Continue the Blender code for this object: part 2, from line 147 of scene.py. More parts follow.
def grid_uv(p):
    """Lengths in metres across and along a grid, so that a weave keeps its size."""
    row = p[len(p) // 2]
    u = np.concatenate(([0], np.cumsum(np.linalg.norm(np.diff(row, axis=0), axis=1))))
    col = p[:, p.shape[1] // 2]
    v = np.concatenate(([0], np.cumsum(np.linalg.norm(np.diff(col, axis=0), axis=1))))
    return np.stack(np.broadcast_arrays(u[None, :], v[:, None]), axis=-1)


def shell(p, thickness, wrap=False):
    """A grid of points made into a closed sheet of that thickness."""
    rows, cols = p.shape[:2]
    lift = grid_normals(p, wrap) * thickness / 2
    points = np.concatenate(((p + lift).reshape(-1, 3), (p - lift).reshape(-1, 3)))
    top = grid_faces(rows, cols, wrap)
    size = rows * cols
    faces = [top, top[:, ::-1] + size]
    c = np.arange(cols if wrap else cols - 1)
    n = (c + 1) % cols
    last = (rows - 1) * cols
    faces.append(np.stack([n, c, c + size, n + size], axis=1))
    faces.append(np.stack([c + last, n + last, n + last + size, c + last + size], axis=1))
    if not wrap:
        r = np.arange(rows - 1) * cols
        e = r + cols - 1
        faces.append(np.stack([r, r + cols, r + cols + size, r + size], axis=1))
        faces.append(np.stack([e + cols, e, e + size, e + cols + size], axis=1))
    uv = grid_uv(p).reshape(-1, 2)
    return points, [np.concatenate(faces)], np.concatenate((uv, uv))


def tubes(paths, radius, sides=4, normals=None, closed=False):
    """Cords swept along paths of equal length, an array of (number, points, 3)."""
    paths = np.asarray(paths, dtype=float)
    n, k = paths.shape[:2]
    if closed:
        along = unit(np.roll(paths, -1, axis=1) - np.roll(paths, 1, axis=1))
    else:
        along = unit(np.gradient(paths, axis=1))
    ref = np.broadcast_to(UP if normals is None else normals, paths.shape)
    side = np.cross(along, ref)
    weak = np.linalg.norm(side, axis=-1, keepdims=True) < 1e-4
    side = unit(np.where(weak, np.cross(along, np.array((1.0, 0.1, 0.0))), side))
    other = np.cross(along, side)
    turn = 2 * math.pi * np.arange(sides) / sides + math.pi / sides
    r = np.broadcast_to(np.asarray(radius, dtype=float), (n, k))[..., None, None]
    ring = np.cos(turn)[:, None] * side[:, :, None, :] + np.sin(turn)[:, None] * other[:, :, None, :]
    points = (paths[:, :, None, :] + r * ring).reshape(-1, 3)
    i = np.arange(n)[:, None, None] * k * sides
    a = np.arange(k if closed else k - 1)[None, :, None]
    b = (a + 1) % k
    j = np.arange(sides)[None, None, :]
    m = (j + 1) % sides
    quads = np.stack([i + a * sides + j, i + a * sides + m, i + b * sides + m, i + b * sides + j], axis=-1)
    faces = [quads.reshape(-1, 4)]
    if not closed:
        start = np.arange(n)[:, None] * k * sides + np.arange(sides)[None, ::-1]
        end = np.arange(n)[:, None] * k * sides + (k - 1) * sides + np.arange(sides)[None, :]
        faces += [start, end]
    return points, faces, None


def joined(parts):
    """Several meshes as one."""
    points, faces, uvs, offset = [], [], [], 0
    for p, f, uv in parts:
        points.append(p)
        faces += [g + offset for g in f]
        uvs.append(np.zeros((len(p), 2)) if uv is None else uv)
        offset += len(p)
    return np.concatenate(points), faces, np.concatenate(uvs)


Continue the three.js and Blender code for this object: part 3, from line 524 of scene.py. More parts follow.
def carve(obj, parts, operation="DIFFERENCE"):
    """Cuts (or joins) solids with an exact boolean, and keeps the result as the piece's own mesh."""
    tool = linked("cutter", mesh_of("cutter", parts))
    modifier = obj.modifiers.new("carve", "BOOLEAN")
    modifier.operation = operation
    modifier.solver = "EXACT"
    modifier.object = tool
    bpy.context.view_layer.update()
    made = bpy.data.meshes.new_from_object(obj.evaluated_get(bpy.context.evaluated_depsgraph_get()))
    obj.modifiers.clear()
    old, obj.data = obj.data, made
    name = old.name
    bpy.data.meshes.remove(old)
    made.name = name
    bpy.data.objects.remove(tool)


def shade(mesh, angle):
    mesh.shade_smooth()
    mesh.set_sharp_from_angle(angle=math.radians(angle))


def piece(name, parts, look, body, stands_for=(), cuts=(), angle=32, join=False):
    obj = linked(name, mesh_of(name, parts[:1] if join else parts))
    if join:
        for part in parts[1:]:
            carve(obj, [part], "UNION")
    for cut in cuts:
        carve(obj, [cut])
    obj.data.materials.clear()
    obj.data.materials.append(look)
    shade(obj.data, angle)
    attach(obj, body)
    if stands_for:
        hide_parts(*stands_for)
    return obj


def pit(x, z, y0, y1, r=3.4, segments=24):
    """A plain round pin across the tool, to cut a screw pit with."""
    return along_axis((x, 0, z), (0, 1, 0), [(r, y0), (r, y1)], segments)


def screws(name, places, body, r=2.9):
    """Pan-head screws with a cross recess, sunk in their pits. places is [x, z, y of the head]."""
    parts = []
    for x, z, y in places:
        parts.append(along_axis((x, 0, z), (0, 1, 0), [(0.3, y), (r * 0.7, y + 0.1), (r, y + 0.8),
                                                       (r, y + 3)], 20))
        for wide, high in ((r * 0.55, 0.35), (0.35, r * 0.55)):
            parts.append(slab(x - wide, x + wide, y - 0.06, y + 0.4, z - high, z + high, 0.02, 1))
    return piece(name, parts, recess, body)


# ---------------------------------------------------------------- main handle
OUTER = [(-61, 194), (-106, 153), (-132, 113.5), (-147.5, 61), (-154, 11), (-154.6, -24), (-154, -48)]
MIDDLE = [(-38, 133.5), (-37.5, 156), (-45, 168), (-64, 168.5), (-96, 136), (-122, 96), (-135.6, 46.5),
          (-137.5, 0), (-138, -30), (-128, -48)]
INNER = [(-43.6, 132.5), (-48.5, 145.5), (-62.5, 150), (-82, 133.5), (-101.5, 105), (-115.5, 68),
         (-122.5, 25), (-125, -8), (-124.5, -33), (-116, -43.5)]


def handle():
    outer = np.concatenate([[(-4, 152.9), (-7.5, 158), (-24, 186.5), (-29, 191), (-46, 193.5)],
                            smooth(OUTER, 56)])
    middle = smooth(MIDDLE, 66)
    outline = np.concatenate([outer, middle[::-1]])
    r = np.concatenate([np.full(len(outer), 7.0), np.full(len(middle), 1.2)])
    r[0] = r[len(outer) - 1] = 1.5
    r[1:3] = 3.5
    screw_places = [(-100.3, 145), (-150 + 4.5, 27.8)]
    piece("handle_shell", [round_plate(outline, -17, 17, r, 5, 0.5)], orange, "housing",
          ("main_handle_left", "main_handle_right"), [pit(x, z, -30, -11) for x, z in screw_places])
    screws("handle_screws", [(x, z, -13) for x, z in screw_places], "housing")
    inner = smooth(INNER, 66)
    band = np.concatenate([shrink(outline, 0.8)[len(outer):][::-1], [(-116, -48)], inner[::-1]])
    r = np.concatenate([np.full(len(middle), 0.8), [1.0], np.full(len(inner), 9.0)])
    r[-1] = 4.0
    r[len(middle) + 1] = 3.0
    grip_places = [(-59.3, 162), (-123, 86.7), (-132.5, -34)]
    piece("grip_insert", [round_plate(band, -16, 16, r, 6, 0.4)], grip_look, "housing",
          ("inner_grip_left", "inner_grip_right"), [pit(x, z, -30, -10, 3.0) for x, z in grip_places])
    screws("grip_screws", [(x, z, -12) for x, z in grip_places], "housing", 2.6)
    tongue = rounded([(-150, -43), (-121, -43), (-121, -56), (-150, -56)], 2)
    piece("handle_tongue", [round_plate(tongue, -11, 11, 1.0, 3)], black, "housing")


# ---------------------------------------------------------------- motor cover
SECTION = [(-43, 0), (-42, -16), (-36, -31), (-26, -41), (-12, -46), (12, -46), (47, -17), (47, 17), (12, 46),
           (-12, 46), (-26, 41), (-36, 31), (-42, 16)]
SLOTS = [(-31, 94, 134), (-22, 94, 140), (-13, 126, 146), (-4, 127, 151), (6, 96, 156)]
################
Write out again only the lines from the line containing "attach(obj, body)" through the line containing "(-122.5, 25), (-125, -8), (-124.5, -33), (-116, -43.5)]", both included, exactly as they are.

    attach(obj, body)
    if stands_for:
        hide_parts(*stands_for)
    return obj


def pit(x, z, y0, y1, r=3.4, segments=24):
    """A plain round pin across the tool, to cut a screw pit with."""
    return along_axis((x, 0, z), (0, 1, 0), [(r, y0), (r, y1)], segments)


def screws(name, places, body, r=2.9):
    """Pan-head screws with a cross recess, sunk in their pits. places is [x, z, y of the head]."""
    parts = []
    for x, z, y in places:
        parts.append(along_axis((x, 0, z), (0, 1, 0), [(0.3, y), (r * 0.7, y + 0.1), (r, y + 0.8),
                                                       (r, y + 3)], 20))
        for wide, high in ((r * 0.55, 0.35), (0.35, r * 0.55)):
            parts.append(slab(x - wide, x + wide, y - 0.06, y + 0.4, z - high, z + high, 0.02, 1))
    return piece(name, parts, recess, body)


# ---------------------------------------------------------------- main handle
OUTER = [(-61, 194), (-106, 153), (-132, 113.5), (-147.5, 61), (-154, 11), (-154.6, -24), (-154, -48)]
MIDDLE = [(-38, 133.5), (-37.5, 156), (-45, 168), (-64, 168.5), (-96, 136), (-122, 96), (-135.6, 46.5),
          (-137.5, 0), (-138, -30), (-128, -48)]
INNER = [(-43.6, 132.5), (-48.5, 145.5), (-62.5, 150), (-82, 133.5), (-101.5, 105), (-115.5, 68),
         (-122.5, 25), (-125, -8), (-124.5, -33), (-116, -43.5)]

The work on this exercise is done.